Please give back word for word the lines below, from the first one through the one with "row(kind, x +".

========================================================================

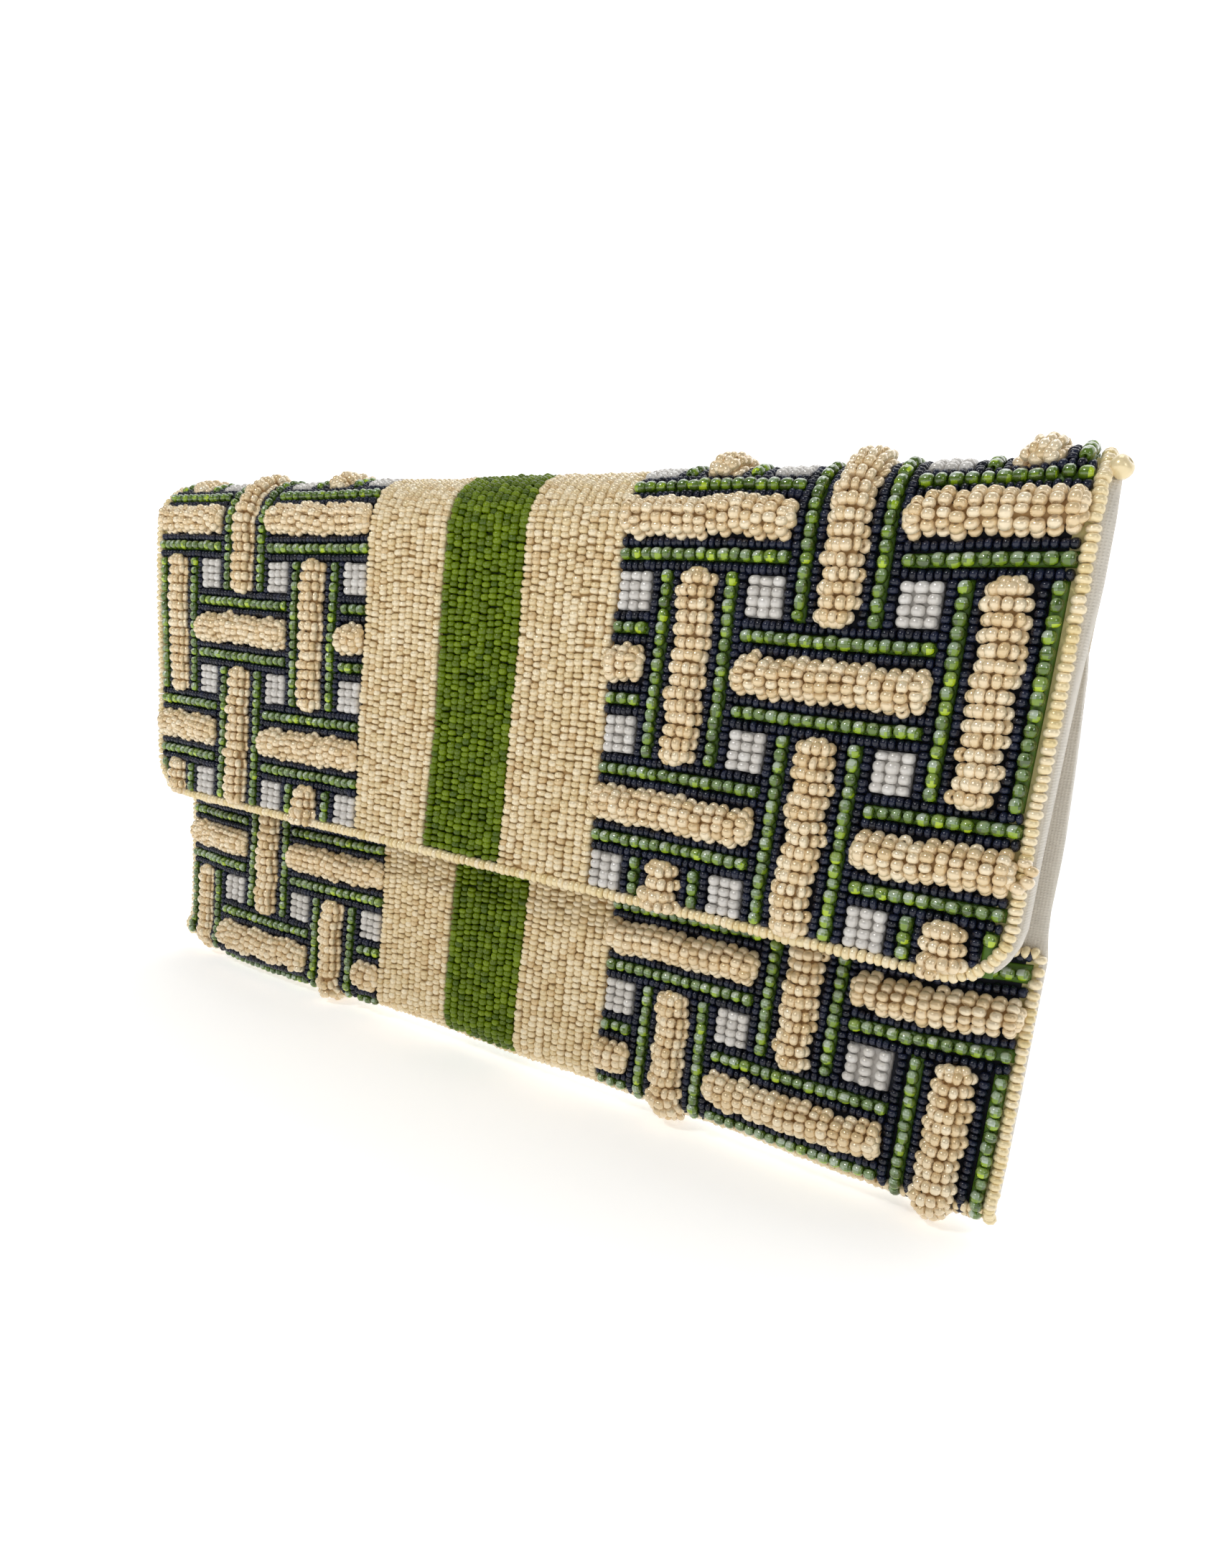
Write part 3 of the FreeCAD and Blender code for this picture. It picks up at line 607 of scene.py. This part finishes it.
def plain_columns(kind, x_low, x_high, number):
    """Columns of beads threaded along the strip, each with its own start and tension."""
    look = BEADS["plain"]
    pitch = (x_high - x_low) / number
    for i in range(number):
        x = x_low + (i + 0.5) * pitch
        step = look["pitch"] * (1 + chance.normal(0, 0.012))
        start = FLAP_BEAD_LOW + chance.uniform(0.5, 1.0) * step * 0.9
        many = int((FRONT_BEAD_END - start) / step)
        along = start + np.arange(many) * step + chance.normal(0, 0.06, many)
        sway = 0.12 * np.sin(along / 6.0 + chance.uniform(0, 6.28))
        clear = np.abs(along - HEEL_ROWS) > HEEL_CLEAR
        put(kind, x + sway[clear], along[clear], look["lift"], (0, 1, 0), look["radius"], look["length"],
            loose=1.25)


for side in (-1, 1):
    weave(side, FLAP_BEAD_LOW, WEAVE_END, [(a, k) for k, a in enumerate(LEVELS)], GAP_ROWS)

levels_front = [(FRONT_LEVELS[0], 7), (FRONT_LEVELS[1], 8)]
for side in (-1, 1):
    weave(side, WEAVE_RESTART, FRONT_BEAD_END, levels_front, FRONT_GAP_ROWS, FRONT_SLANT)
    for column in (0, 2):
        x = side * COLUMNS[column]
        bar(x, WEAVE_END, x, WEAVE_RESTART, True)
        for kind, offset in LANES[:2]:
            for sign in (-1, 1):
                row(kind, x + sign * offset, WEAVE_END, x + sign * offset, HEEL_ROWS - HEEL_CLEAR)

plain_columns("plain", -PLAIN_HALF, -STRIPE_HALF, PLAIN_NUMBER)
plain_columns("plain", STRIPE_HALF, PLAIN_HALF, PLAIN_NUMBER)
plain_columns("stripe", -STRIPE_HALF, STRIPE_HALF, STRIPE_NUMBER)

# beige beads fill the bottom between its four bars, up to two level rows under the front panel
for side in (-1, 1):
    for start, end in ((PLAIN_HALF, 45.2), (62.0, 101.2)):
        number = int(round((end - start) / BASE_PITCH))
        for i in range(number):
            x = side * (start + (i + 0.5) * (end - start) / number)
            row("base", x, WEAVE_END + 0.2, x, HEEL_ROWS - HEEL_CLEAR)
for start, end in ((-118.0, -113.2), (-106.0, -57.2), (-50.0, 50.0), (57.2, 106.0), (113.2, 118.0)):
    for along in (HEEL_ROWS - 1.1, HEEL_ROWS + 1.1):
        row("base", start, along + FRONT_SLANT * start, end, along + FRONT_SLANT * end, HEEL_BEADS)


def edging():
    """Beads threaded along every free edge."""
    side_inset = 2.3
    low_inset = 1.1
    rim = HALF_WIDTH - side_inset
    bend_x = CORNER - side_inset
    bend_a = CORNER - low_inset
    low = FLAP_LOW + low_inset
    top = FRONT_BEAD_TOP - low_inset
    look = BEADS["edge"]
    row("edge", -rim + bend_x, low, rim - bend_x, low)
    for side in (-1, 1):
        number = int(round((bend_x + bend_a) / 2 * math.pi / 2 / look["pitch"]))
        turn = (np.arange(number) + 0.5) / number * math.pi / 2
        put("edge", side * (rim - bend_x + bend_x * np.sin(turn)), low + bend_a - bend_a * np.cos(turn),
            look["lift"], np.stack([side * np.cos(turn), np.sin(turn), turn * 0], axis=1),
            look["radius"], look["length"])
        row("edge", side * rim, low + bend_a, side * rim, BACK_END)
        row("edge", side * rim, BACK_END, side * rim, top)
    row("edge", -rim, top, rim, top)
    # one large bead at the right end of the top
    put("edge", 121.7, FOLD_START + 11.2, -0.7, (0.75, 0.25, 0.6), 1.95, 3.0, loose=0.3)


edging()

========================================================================

- ANSWER TO THE PROBLEM
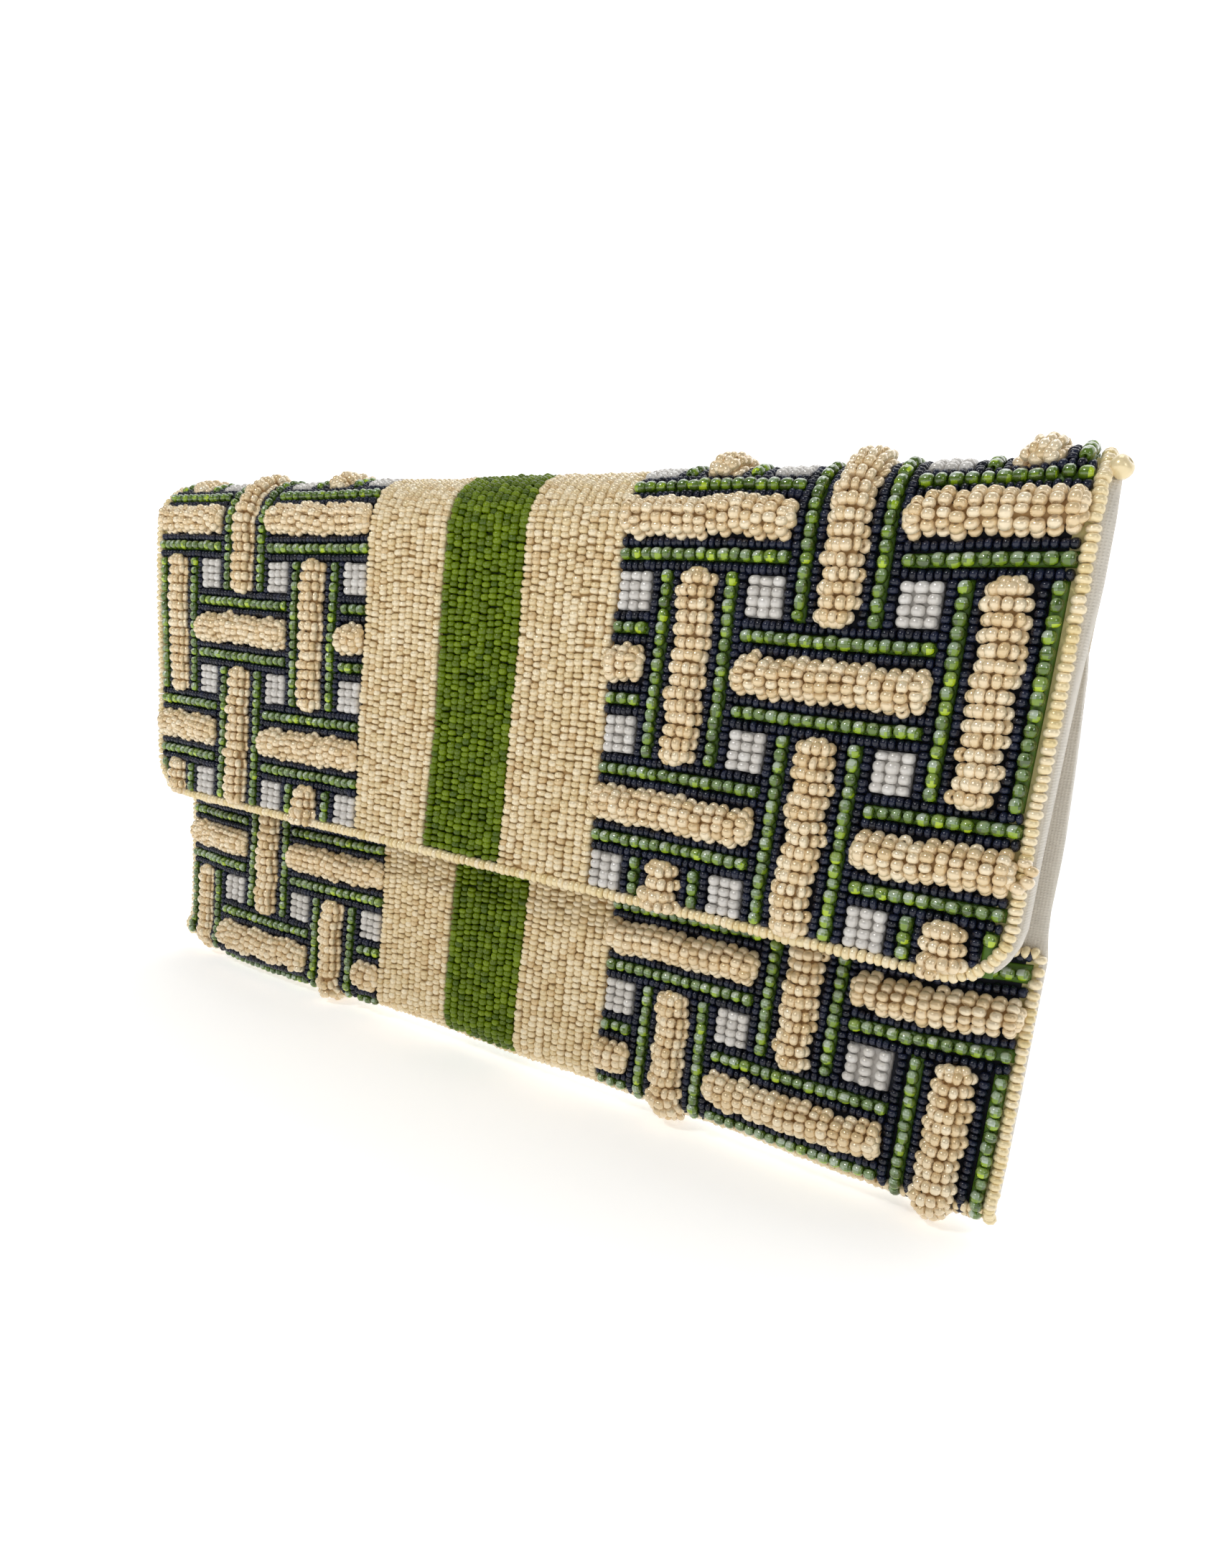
Write part 3 of the FreeCAD and Blender code for this picture. It picks up at line 607 of scene.py. This part finishes it.
def plain_columns(kind, x_low, x_high, number):
    """Columns of beads threaded along the strip, each with its own start and tension."""
    look = BEADS["plain"]
    pitch = (x_high - x_low) / number
    for i in range(number):
        x = x_low + (i + 0.5) * pitch
        step = look["pitch"] * (1 + chance.normal(0, 0.012))
        start = FLAP_BEAD_LOW + chance.uniform(0.5, 1.0) * step * 0.9
        many = int((FRONT_BEAD_END - start) / step)
        along = start + np.arange(many) * step + chance.normal(0, 0.06, many)
        sway = 0.12 * np.sin(along / 6.0 + chance.uniform(0, 6.28))
        clear = np.abs(along - HEEL_ROWS) > HEEL_CLEAR
        put(kind, x + sway[clear], along[clear], look["lift"], (0, 1, 0), look["radius"], look["length"],
            loose=1.25)


for side in (-1, 1):
    weave(side, FLAP_BEAD_LOW, WEAVE_END, [(a, k) for k, a in enumerate(LEVELS)], GAP_ROWS)

levels_front = [(FRONT_LEVELS[0], 7), (FRONT_LEVELS[1], 8)]
for side in (-1, 1):
    weave(side, WEAVE_RESTART, FRONT_BEAD_END, levels_front, FRONT_GAP_ROWS, FRONT_SLANT)
    for column in (0, 2):
        x = side * COLUMNS[column]
        bar(x, WEAVE_END, x, WEAVE_RESTART, True)
        for kind, offset in LANES[:2]:
            for sign in (-1, 1):
                row(kind, x + sign * offset, WEAVE_END, x + sign * offset, HEEL_ROWS - HEEL_CLEAR)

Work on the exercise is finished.